My aim in laying all this out before you is to bring our understanding out of the world, and into the LORD’s Tomb, which we see in the Church to be the Font of His Resurrection, in order to lift the veil of the letter, and to hear this morning’s Gospel from beneath the veil, from inside the LORD’s Tomb filled with the Light and the Fragrance of His Resurrection, and to see this morning’s Gospel as an icon, a mirror, that reveals the ‘mystery of God’ hidden beneath our visible body in the invisible deeps of our own soul, the mystery of ‘Christ in you, the hope of glory!’  (Col 1.27)

What, then, do we see when, in the Light of the Wisdom of the Church – the Light of Christ the God-Man – we peer beneath the veil of the letter to see into the theology of this morning’s Gospel that is hidden beneath the veil of the letter? It says, ‘Now there is in Jerusalem;’ that is, in the ‘navel’, at the center, of the universe, ‘by the Sheep Gate, a pool, called in Hebrew, Bethesda.’ Bethesda means ‘House of Mercy.’ Sheep Gate: does that have anything to do with the Door through which the True Shepherd leads His sheep to green pastures? (Jn 10.7-9)

It says, ‘And there was, lying among the porches, a multitude of sickly people, blind, crippled, and withered.’ Is this not an image of mankind?

And now it says, ‘There was a certain man who had been possessed of his sickliness for 38 years.’ ‘Certain man’ can be a biblical idiom for Everyman – for you and me. No doubt there is theology in the number, 38, but I don’t know what it is. Let’s be satisfied that he was sick for a very long time. As it says in Ecclesiasticus: ‘All flesh grows old like a garment, for the covenant from the beginning is, thou shalt die the death’ (14.17). Ben Sirach takes us to the curse Adam and Eve brought upon mankind when they disobeyed the commandment by giving their love to idolatry and so chose to ‘cleave’ to the dust of death (Ps 22.15). And St Paul says: In Adam, death spread to all men, and in death, all sinned’ (Rm 5.12).

And indeed, the ailments listed in our Gospel are what come upon us in our idolatry, in our love for lust, greed, anger, vainglory and the rest. Like the idols they worship, sinners have eyes that do not see, ears that do not hear, feet that cannot walk. We become weak, sickly, paralytic; we become spiritual corpses having eyes that do not see God, ears that do not hear Him, feet that cannot walk in the Light as He is in the Light.

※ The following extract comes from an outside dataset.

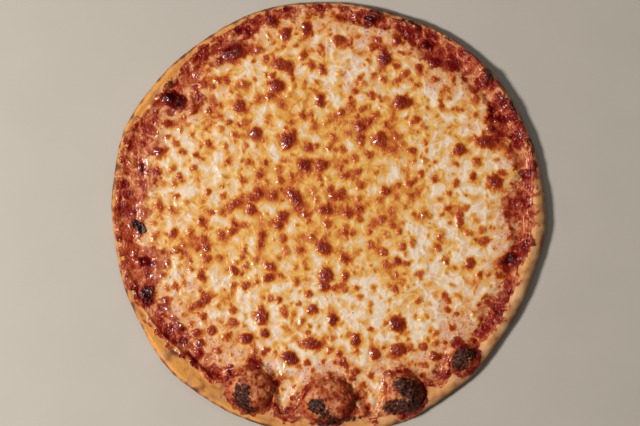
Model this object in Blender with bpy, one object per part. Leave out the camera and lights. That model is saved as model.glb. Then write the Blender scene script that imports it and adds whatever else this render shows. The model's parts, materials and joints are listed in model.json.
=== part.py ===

And this morning’s Gospel takes place on the Sabbath. Pondered from inside the Tomb of the risen Christ, we see at once that this morning’s Gospel is an icon of Christ in the Sabbath Rest of His Tomb; a mirror reflecting the mystery of God hidden from the ages, the mystery of Christ in you, Christ our King from of old working His salvation in the midst of the earth, in the midst of your body, working to heal us and to deliver us [to save us] from our bondage to death and corruption in the invisible depths of our soul (Ps 74.12).

The world outside the LORD’s Tomb hates Christ, and works feverishly to destroy Him, and to be rid of His followers. But they cannot touch Him. In their idolatry, they cannot see Him or hear Him. The risen Christ comes to those sitting in darkness, and upon those sitting in the region and shadow of death, the healing Light of His Resurrection has dawned (Mt 4.15, Isa 9.1-2). In His coming to earth and in His descent into hell, the Kingdom of Heaven has come with Christ. The Kingdom of Heaven is within us (Lk 17.21). He is in our midst not just on the surface of space and time but in the deep, beyond all things, beyond space and time, in the hidden depths of our heart where we are sickly, blind, crippled, withered, paralyzed, where we have become ‘desperately corrupt and deceitful above all things’ (Jer 17.9) in our love for false gods.

But this is not what we were made for. Our body and soul were not built by the LORD to be a house of abomination but a temple of the Holy Spirit, and the LORD in the House of His Mercy, His Body risen from the dead, comes to us in His Sabbath Rest, and He says to us in the Light of His Holy Resurrection the darkness of hell cannot overcome: ‘Do you want to be made well? Do you want to be ‘saved’?’ Take up your bed and walk; take up your cross and follow Me. Deny yourself and lose your life for my sake – i.e., love me and not the passions; lose your soul bound by all kinds of ailments mental, psychological, and bodily, and find yourself in the Life of my resurrection, where your wounds are healed by my wounds, and your death is destroyed by my death.

The commandment of the LORD is a fountain of life, says the Proverb (14.27); it makes a man turn away from the snare of death. But the LORD Himself, says the prophet, Jeremiah, is the fountain of the water of life hewn not out of broken cisterns that cannot hold water (Jer 2.13), but out of the New Tomb hewn out of the rock, that has become the Fountain of Life that cleanses from death. That is, the commandment of the LORD is the veil that clothes the LORD; it hides as it reveals the fountain of life. Take up your bed, then; take up your cross, take up the commandment of the LORD, deny yourself, repent, lose yourself in Christ, pursue humility and not vainglory – and become thereby, in the hidden man of your heart, at the root of your being where you are deep, beyond all things, a partaker of the divine nature, a communicant of life eternal, raised from death to life, restored to your original beauty, hidden with Christ in God! Amen!